Заботливый голос дождался, пока Игнат Трофимыч замкнет курятник, и взял его под руку.
— Я надеюсь, — сказал он, увлекая Игната Трофимыча в сторону дома, — что вы понимаете: никакая курица никаких золотых яиц у вас не несла. Забудьте об этом. И для себя, и для других. Вам ясно?
Игнату Трофимычу все было ясно, как не ясно…
Черные «Волги» медленно тронулись, выехали на середину улицы, наддали газа, ряд демонстрантов у асфальтовой магистрали снова расступился, выпустил их и опять сомкнулся.
А Надежда Игнатьевна как раз в это время вышла из ванной, приняв душ, запахнулась в длинный, до пят, банный махровый халат изумительно чистого голубого цвета и, включив телевизор, села в кресло напротив, подостыть после душа и отдохнуть.
Звук у телевизора появился раньше, чем изображение, и сначала Надежда Игнатьевна не вслушивалась, что там говорят. Но вдруг слух так и зацепился за звучащую речь, сам собой, бессознательно, все в ней напряглось, на экране возникло изображение, и она узнала говорившего. Это был заместитель начальника горуправления внутренних дел по политчасти толстомордый Собакин.

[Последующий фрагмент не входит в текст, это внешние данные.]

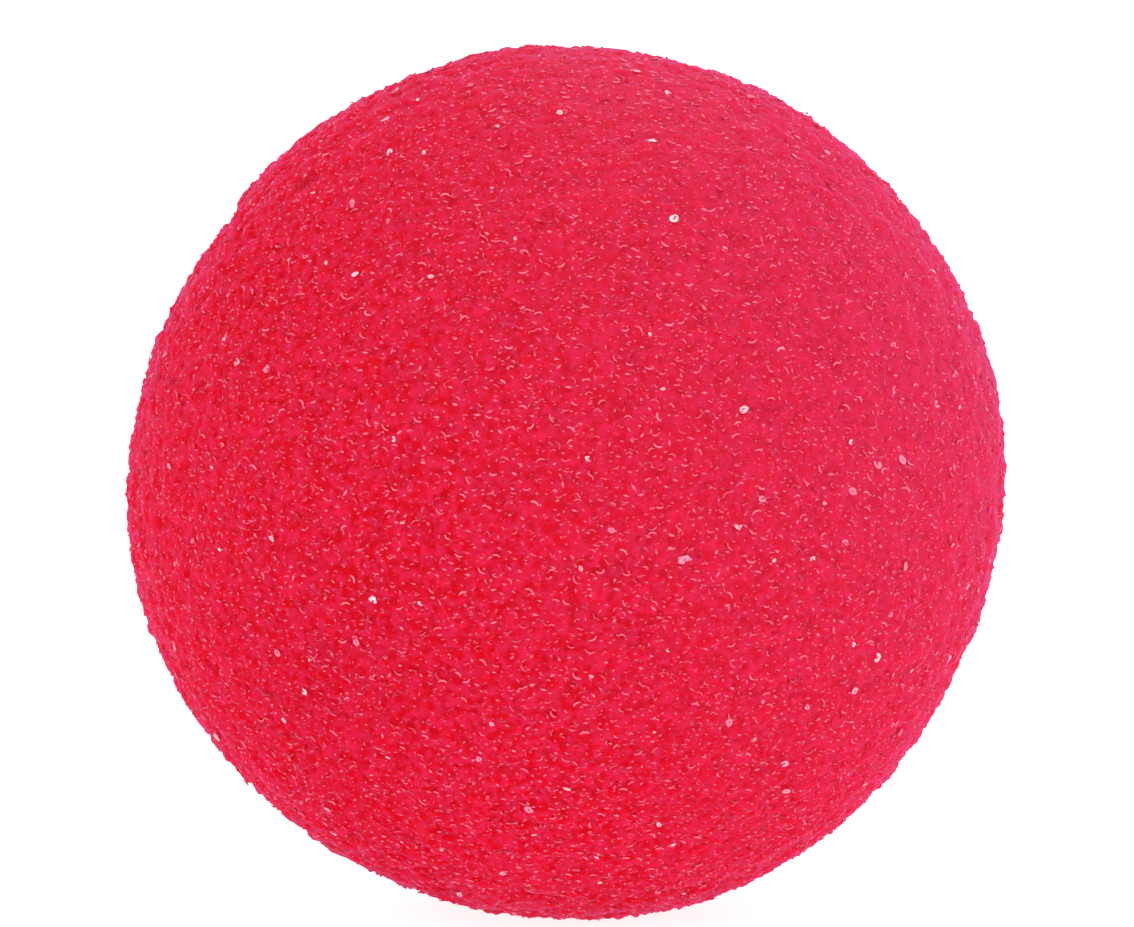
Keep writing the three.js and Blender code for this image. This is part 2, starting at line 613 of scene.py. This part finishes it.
@dataclass
class SpongeBody:
    """The ball itself: one closed skin with an open pit for each cell."""

    pit_depth: float = 0.15 * MM
    pit_depths: tuple[float, float] = (-1.6, -0.4)
    pit_seed: int = 13
    ridge_height: float = 0.15 * MM
    ridge_seed: int = 11
    fill: float = 1.0

    def tree(self) -> bpy.types.NodeTree:
        """The rule that turns the net of cells into pits.

        Returns:
            The tree, with the depth of the pits, the height of the ridges and the finish as inputs.
        """
        graph, given, result = geometry_graph(
            "sponge_pits",
            {
                "Pit Depth": ("NodeSocketFloat", self.pit_depth),
                "Ridge Height": ("NodeSocketFloat", self.ridge_height),
                "Foam": ("NodeSocketMaterial", None),
            },
        )
        size = given.outputs
        cells = graph.add("GeometryNodeDualMesh", {"Mesh": size["Geometry"]})
        normal = graph.add("GeometryNodeInputNormal").outputs[0]
        swing = graph.random(-1.0, 1.0, self.ridge_seed)
        ridge = graph.math("MULTIPLY", size["Ridge Height"], swing)
        kept = graph.add(
            "GeometryNodeStoreNamedAttribute",
            {"Geometry": cells, "Name": "outward", "Value": normal},
            data_type="FLOAT_VECTOR",
            domain="POINT",
        )
        raised = graph.add(
            "GeometryNodeSetPosition",
            {"Geometry": kept, "Offset": graph.vector("SCALE", normal, ridge)},
        )
        pits = graph.add(
            "GeometryNodeExtrudeMesh",
            {"Mesh": raised, "Offset Scale": 0.0, "Individual": True},
            mode="FACES",
        )
        floor = pits.outputs["Top"]
        shrunk = graph.add(
            "GeometryNodeScaleElements",
            {"Geometry": pits.outputs["Mesh"], "Selection": floor, "Scale": 0.0},
        )
        marked = graph.add(
            "GeometryNodeStoreNamedAttribute",
            {"Geometry": shrunk, "Selection": floor, "Name": "depth", "Value": 1.0},
            data_type="FLOAT",
            domain="POINT",
        )
        joined = graph.add(
            "GeometryNodeMergeByDistance",
            {"Geometry": marked, "Selection": floor, "Distance": WELD},
        )
        uneven = graph.random(*self.pit_depths, self.pit_seed)
        deep = graph.math("MULTIPLY", size["Pit Depth"], uneven)
        stored = graph.add("GeometryNodeInputNamedAttribute", {"Name": "depth"}, data_type="FLOAT")
        sink = graph.math("MULTIPLY", deep, stored.outputs[0])
        sunk = graph.add(
            "GeometryNodeSetPosition",
            {"Geometry": joined, "Offset": graph.vector("SCALE", normal, sink)},
        )
        close(graph, sunk, size["Foam"], result)
        return graph.tree

    def build(self, net: bpy.types.Mesh, material: bpy.types.Material) -> bpy.types.Object:
        """Makes the body from the net.

        Args:
            net: The net of cells.
            material: The foam's finish.

        Returns:
            The finished piece, riding on the frame.
        """
        sizes = {
            "Pit Depth": self.pit_depth,
            "Ridge Height": self.ridge_height,
            "Foam": material,
        }
        piece = grow("sponge_body", net.copy(), self.tree(), sizes)
        add_piece(piece)
        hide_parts(NODE)
        return piece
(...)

— …город был буквально переполнен слухами, — читал по бумажке Собакин, не отрывая от нее глаз, — о якобы имевшемся в одном из домов района индивидуальной застройки случае снесения курицей золотого яйца. На части улицы, прилегающей к этому дому, наблюдалось скопление народа, что затруднило работу общественного транспорта, нарушило нормальное течение жизни жителей района. В результате компетентной проверки установлено, что источником слухов явилась психически больная женщина. В настоящее время она изолирована от общества и взята под врачебное наблюдение. Никаких золотых яиц обнаружено не было, чего и следовало ожидать.
Собакин дочитал, поднял от бумаги глаза и стал выносливо глядеть в камеру, ожидая, когда его отключат от эфира.

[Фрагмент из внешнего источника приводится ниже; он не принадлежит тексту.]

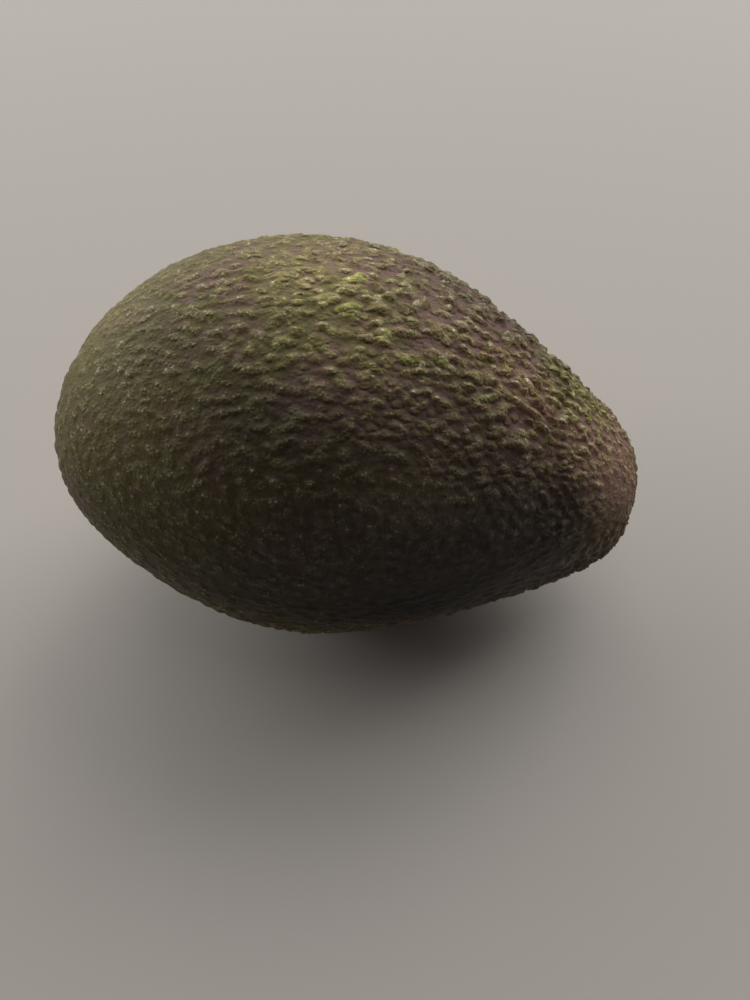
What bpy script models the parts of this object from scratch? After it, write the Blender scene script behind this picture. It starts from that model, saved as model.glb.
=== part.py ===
"""A whole avocado lying on its side, in metres, +Z up.

The narrow stem end points to +X and the blunt blossom end to -X. The fruit is one solid. A point of its
surface is named by a unit vector, its direction: the first component runs from -1 at the blossom pole to
+1 at the stem pole, and a formula carries each direction to the body. Seeds spread over the unit sphere
become the tops of the pebbles, and the points between them become the valleys.
"""

import math

import bmesh
import bpy
import numpy as np

# The body
LENGTH = 0.1035  # from pole to pole along the fruit's own axis
GIRTH_RADIUS = 0.0342  # the section's radius where the taper factor is 1
TAPER = (-0.22, -0.405, 0.04, 0.415)  # shares of the radius added by u, u^2, u^3 and u^4
SIDE_BEND = -0.002  # both ends curve this far to -Y, against the middle
DROOP = math.radians(11.0)  # the stem end hangs lower by this angle, as the fruit lies at rest
FLAT_DEPTH = 0.0008  # how far the lowest skin is pressed in by the fruit's own weight
FLAT_FADE = (0.0001, 0.0014)  # pebbles grow from nothing to full between these heights above the flat

# Broad swellings of the skin: height, direction that the waves run in, radians of wave per unit, phase
SWELLINGS = (
    (0.00037, (0.2, 0.8, 0.6), 5.6, 3.5),
    (0.00036, (-0.7, 0.5, -0.5), 5.9, 0.0),
    (0.00026, (0.9, -0.1, 0.4), 7.6, 4.1),
)

# The pebbled skin
PEBBLES = 1840
SEED = 7
WANDER = 0.18  # how far a pebble strays from the even spiral, as a share of their spacing
CROWDING = 0.13  # pebbles are this much closer at the blossom end and wider at the stem end
PEBBLE_RISE = 0.00052  # of a middling pebble's top above the smooth body
VALLEY_DROP = 0.00040  # of a middling valley below it
RISE_SPREAD = (0.50, 1.40)  # the lowest and highest tops, as shares of the middling one
DROP_SPREAD = (0.25, 1.60)  # the shallowest and deepest valleys, which fuse or part the pebbles
CALM = 0.62  # the relief's strength at the blossom end
BOLD = 1.10  # and on the shoulder of the stem end

# The stem end: a shallow dimple with the corky button in it
STEM_DIRECTION = (1.0, -0.05, 0.03)
DIMPLE_DEPTH = 0.0017
DIMPLE_RADIUS = 0.0060
BUTTON_RADIUS = 0.0034
BUTTON_HEIGHT = 0.0015
STEM_RINGS = ((0.0, 1), (0.0017, 7), (0.0030, 12), (0.0041, 14))  # radius and number of its seeds

# The blossom end: a scar the size of a lentil
BLOSSOM_DIRECTION = (-1.0, -0.06, -0.10)
SCAR_DEPTH = 0.0007
SCAR_RADIUS = 0.0022
BLOSSOM_RINGS = ((0.0, 1), (0.0016, 7), (0.0031, 10))
RING_ROOM = 0.0010  # no pebble stands closer than this to the outermost ring

NORMAL_STEP = 1e-4  # of the unit sphere, for the body's normals

SKIN_COLOUR = (0.075, 0.070, 0.035, 1.0)
CORK_COLOUR = (0.16, 0.095, 0.055, 1.0)


def clear_scene():
    """Removes every object that the scene starts with."""
    for thing in list(bpy.data.objects):
        bpy.data.objects.remove(thing)


def unit(vectors):
    """The vectors at length one."""
    return vectors / np.linalg.norm(vectors, axis=-1, keepdims=True)


def soft_step(low, high, value):
    """Zero below low, one above high, and a smooth S-shaped rise between them."""
    share = np.clip((value - low) / (high - low), 0.0, 1.0)
    return share * share * (3.0 - 2.0 * share)


def smooth_body(directions):
    """The body without pebbles, on the fruit's own axes.

    An ellipsoid whose section radius is multiplied by 1 plus a polynomial of u, and whose axis bends
    sideways by SIDE_BEND times (u squared minus a third).
    """
    u = directions[..., 0]
    radius = GIRTH_RADIUS * (1.0 + sum(share * u ** (power + 1) for power, share in enumerate(TAPER)))
    along = LENGTH / 2.0 * u
    across = radius * directions[..., 1] + SIDE_BEND * (u * u - 1.0 / 3.0)
    upward = radius * directions[..., 2]
    return np.stack([along, across, upward], axis=-1)


def outward(directions):
    """The body's outward normals: the cross product of two small steps over its surface."""
    helper = np.where(np.abs(directions[..., :1]) < 0.9, (1.0, 0.0, 0.0), (0.0, 1.0, 0.0))
    first = unit(np.cross(directions, helper))
    second = np.cross(directions, first)
    steps = []
    for aside in (first, second):
        ahead = smooth_body(unit(directions + NORMAL_STEP * aside))
        behind = smooth_body(unit(directions - NORMAL_STEP * aside))
        steps.append(ahead - behind)
    return unit(np.cross(*steps))


def spiral_seeds(randoms):
    """Even directions on a golden spiral, crowded towards the blossom end, each a little astray."""
    count = np.arange(PEBBLES)
    even = (2.0 * count + 1.0) / PEBBLES - 1.0
    u = even - CROWDING * (1.0 - even * even)
    turn = count * math.pi * (3.0 - math.sqrt(5.0))
    ring = np.sqrt(1.0 - u * u)
    seeds = np.stack([u, ring * np.cos(turn), ring * np.sin(turn)], axis=-1)
    spacing = math.sqrt(4.0 * math.pi / PEBBLES)
    return unit(seeds + randoms.normal(0.0, WANDER * spacing, seeds.shape))


def ring_seeds(centre, rings):
    """Directions on rings round a centre. A ring's radius is in metres on the body near the pole."""
    centre = unit(np.array(centre))
    side = unit(np.cross(centre, (0.0, 0.0, 1.0)))
    other = np.cross(centre, side)
    found = []
    for radius, number in rings:
        angle = radius / GIRTH_RADIUS
        for step in range(number):
            turn = 2.0 * math.pi * (step + 0.5) / number
            found.append(centre + math.tan(angle) * (math.cos(turn) * side + math.sin(turn) * other))
    return unit(np.array(found))


def all_seeds(randoms):
    """The spiral's seeds with room cleared for the rings at the two ends, then the rings."""
    seeds = spiral_seeds(randoms)
    extra = []
    for centre, rings in ((STEM_DIRECTION, STEM_RINGS), (BLOSSOM_DIRECTION, BLOSSOM_RINGS)):
        reach = (rings[-1][0] + RING_ROOM) / GIRTH_RADIUS
        seeds = seeds[seeds @ unit(np.array(centre)) < math.cos(reach)]
        extra.append(ring_seeds(centre, rings))
    return np.concatenate([seeds, *extra])


def pebble_cells(seeds):
    """A triangle mesh on the unit sphere in which each seed stands in the middle of a ring of valley points.

    The hull of the seeds joins neighbours. A point is added in each of its triangles, and then each
    edge between two seeds is turned to join the two points beside it. Those valley edges are sharp.
    """
    mesh = bmesh.new()
    for seed in seeds:
        mesh.verts.new(seed)
    bmesh.ops.convex_hull(mesh, input=mesh.verts[:])
    between_seeds = mesh.edges[:]
    bmesh.ops.poke(mesh, faces=mesh.faces[:])
    bmesh.ops.rotate_edges(mesh, edges=between_seeds)
    bmesh.ops.recalc_face_normals(mesh, faces=mesh.faces[:])
    mesh.verts.index_update()
    for edge in mesh.edges:
        edge.smooth = min(vertex.index for vertex in edge.verts) < len(seeds)
    return mesh


def near(points, direction):
    """Each point's distance from the body's point in that direction."""
    return np.linalg.norm(points - smooth_body(unit(np.array(direction))), axis=-1)


def swelling(directions):
    """The height of the broad swellings: a sum of sine waves."""
    height = np.zeros(len(directions))
    for size, wave_direction, waves, phase in SWELLINGS:
        height += size * np.sin(waves * directions @ np.array(wave_direction) + phase)
    return height


def end_forms(points):
    """The height that the dimple, the button and the blossom scar add."""
    from_stem = near(points, STEM_DIRECTION)
    from_blossom = near(points, BLOSSOM_DIRECTION)
    dimple = -DIMPLE_DEPTH * np.exp(-((from_stem / DIMPLE_RADIUS) ** 2))
    button = BUTTON_HEIGHT * (1.0 - soft_step(0.85 * BUTTON_RADIUS, 1.15 * BUTTON_RADIUS, from_stem))
    scar = -SCAR_DEPTH * np.exp(-((from_blossom / SCAR_RADIUS) ** 2))
    return dimple + button + scar


def pebble_relief(directions, seed_count, randoms):
    """Seeds rise and valleys drop by random heights, bolder towards the stem end and calm at both poles."""
    points = smooth_body(directions)
    tops = PEBBLE_RISE * randoms.uniform(*RISE_SPREAD, seed_count)
    valleys = -VALLEY_DROP * randoms.uniform(*DROP_SPREAD, len(directions) - seed_count)
    boldness = CALM + (BOLD - CALM) * soft_step(-0.9, 0.5, directions[:, 0])
    clear_of_stem = soft_step(1.1 * BUTTON_RADIUS, 2.2 * BUTTON_RADIUS, near(points, STEM_DIRECTION))
    clear_of_scar = soft_step(0.3 * SCAR_RADIUS, 2.0 * SCAR_RADIUS, near(points, BLOSSOM_DIRECTION))
    return np.concatenate([tops, valleys]) * boldness * clear_of_stem * clear_of_scar


def drooped(points):
    """The points turned about Y, so that the stem end hangs lower."""
    turn = np.array([
        [math.cos(DROOP), 0.0, math.sin(DROOP)],
        [0.0, 1.0, 0.0],
        [-math.sin(DROOP), 0.0, math.cos(DROOP)],
    ])
    return points @ turn.T


def skin_points(directions, seed_count):
    """Every vertex of the fruit in its place: at rest on z = 0, with its box centred on the Z axis."""
    randoms = np.random.default_rng(SEED + 1)
    plain = smooth_body(directions)
    normals = outward(directions)
    broad = drooped(plain + normals * swelling(directions)[:, None])
    flat_level = broad[:, 2].min() + FLAT_DEPTH
    off_the_flat = soft_step(*FLAT_FADE, broad[:, 2] - flat_level)
    fine = end_forms(plain) + pebble_relief(directions, seed_count, randoms) * off_the_flat
    placed = broad + drooped(normals) * fine[:, None]
    placed[:, 2] = np.maximum(placed[:, 2], flat_level)
    lowest = placed.min(axis=0)
    highest = placed.max(axis=0)
    middle = (lowest + highest) / 2.0
    return placed - (middle[0], middle[1], flat_level)


def surface_material(name, colour, roughness):
    """A plain non-metallic material."""
    material = bpy.data.materials.new(name)
    material.use_nodes = True
    shader = material.node_tree.nodes["Principled BSDF"]
    shader.inputs["Base Color"].default_value = colour
    shader.inputs["Roughness"].default_value = roughness
    shader.inputs["Metallic"].default_value = 0.0
    return material


def paint_button(mesh, directions):
    """Gives the faces of the corky button the second material."""
    on_button = near(smooth_body(directions), STEM_DIRECTION) < 1.2 * BUTTON_RADIUS
    for face in mesh.polygons:
        face.material_index = int(all(on_button[corner] for corner in face.vertices))


def build_avocado():
    """Makes the fruit and puts it in a collection of its own."""
    seeds = all_seeds(np.random.default_rng(SEED))
    cells = pebble_cells(seeds)
    directions = unit(np.array([vertex.co[:] for vertex in cells.verts]))
    mesh = bpy.data.meshes.new("avocado")
    cells.to_mesh(mesh)
    cells.free()
    mesh.vertices.foreach_set("co", skin_points(directions, len(seeds)).ravel())
    mesh.materials.append(surface_material("avocado_skin", SKIN_COLOUR, 0.48))
    mesh.materials.append(surface_material("stem_cork", CORK_COLOUR, 0.85))
    paint_button(mesh, directions)
    mesh.shade_smooth()
    mesh.update()
    collection = bpy.data.collections.new("avocado")
    bpy.context.scene.collection.children.link(collection)
    collection.objects.link(bpy.data.objects.new("avocado", mesh))


clear_scene()
build_avocado()
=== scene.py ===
"""A whole avocado lying on its side: its pebbled skin, its corky stem button, and a plain pale studio.

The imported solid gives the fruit's place and size. A point of the skin is named by a unit vector, its
direction, whose first component runs from -1 at the blunt blossom pole to +1 at the narrow stem pole.
"""

import math

import bpy
import numpy as np
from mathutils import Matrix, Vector


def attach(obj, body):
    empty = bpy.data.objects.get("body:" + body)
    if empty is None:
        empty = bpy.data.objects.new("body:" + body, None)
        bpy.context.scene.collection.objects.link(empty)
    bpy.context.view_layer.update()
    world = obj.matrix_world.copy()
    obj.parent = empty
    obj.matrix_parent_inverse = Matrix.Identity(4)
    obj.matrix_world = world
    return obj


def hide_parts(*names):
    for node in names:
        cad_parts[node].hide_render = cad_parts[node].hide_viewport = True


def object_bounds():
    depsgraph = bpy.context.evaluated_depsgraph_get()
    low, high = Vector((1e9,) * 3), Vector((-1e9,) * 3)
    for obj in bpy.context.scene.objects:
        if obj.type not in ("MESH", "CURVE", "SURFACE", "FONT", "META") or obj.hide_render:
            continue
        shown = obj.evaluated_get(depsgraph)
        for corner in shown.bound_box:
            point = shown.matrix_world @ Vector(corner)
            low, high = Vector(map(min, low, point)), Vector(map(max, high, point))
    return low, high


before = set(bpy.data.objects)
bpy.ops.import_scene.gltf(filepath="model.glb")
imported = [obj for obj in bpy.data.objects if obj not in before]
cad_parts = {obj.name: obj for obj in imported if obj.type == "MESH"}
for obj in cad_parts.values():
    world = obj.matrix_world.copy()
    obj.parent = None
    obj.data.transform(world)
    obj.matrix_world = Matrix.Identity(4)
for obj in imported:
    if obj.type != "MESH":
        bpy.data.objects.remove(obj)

CAD_LOW, CAD_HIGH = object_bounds()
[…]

Наконец он исчез, появившаяся вместо него диктор проинформировала зрителей, кого они сейчас слушали и в связи с чем, исчезла сама, и тут Надежда Игнатьевна обнаружила, что, вместо того чтобы высыхать, она вся под халатом мокрая от жаркого, льющегося из нее, будто из губки, пота.
— О-ой! — простонала она, хватаясь за голову в тюрбане из красного, махрового же полотенца и принимаясь в неистовстве выдирать полотенце из волос. — Ой, это надо же! Ой, боже мой, ой! Ну, как кто меня видел?! Ой, как стукнут, ой, боже мой!..
Глава шестая
1
И была ночь, и наступило утро.
И с этого утра события случившейся в нашем городе истории стали приобретать уже совершенно невероятный характер.

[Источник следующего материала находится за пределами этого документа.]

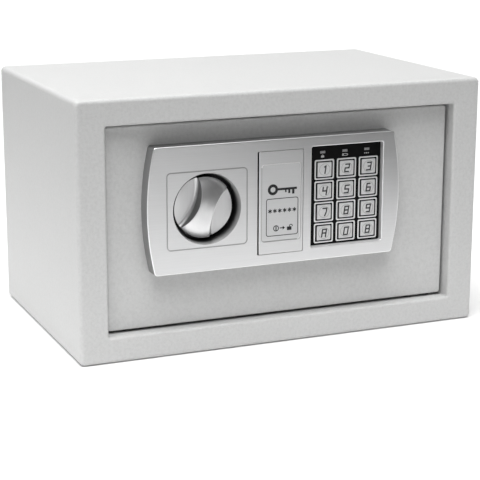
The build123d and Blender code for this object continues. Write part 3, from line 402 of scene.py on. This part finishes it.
def pile(name):
    m, nt, b = new_material(name)
    v = place(nt)
    tuft = cells(nt, v, 900.0, "F1")
    fleck = noise(nt, v, 2100.0, 2.0, 0.7)
    broad = noise(nt, v, 26.0, 3.0, 0.6)
    c = ramp(nt, fleck, [(0.25, (0.022, 0.022, 0.025)), (0.5, (0.045, 0.045, 0.05)), (0.72, (0.085, 0.085, 0.092))])
    shade = ramp(nt, broad, [(0.3, (0.78, 0.78, 0.78)), (0.7, (1, 1, 1))])
    nt.links.new(blended(nt, 1.0, c, shade, "MULTIPLY"), b.inputs["Base Color"])
    nt.links.new(span(nt, tuft, 0.86, 1.0), b.inputs["Roughness"])
    b.inputs["Specular IOR Level"].default_value = 0.15
    b.inputs["Sheen Weight"].default_value = 0.35
    b.inputs["Sheen Roughness"].default_value = 0.5
    n1 = bumped(nt, b, tuft, 0.8, 0.0005)
    bumped(nt, b, fleck, 0.5, 0.0003, n1)
    return m


def printed_ink(name, c1, c2):
    m, nt, b = new_material(name)
    f = noise(nt, place(nt), 3200.0, 2.0, 0.6)
    nt.links.new(ramp(nt, f, [(0.3, c1), (0.7, c2)]), b.inputs["Base Color"])
    nt.links.new(span(nt, f, 0.42, 0.62), b.inputs["Roughness"])
    b.inputs["Specular IOR Level"].default_value = 0.3
    bumped(nt, b, f, 0.2, 0.00002)
    return m


GREY = (0.600, 0.602, 0.598)
PAINT = powder_coat("powder_coat_grey", GREY)
DOOR_PAINT = powder_coat("powder_coat_door", tint(GREY, 0.985))
COVER_PAINT = powder_coat("powder_coat_cover", tint(GREY, 0.95))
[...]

События, о которых речь, начались в городском отделении Жилсоцбанка, в одном из самых дальних, самых подвальных, самых секретных его помещений, представлявшем из себя не что иное как бетонный бункер, запертый многотонной стальной дверью. Туда, в этот бункер, была отправлена изъятая у Марьи Трофимовны с Игнатом Трофимычем их Рябая, отныне не принадлежащая им, там ей теперь предстояло находиться, и где еще, как не в банке, должно находиться курице, несущей золотые яйца?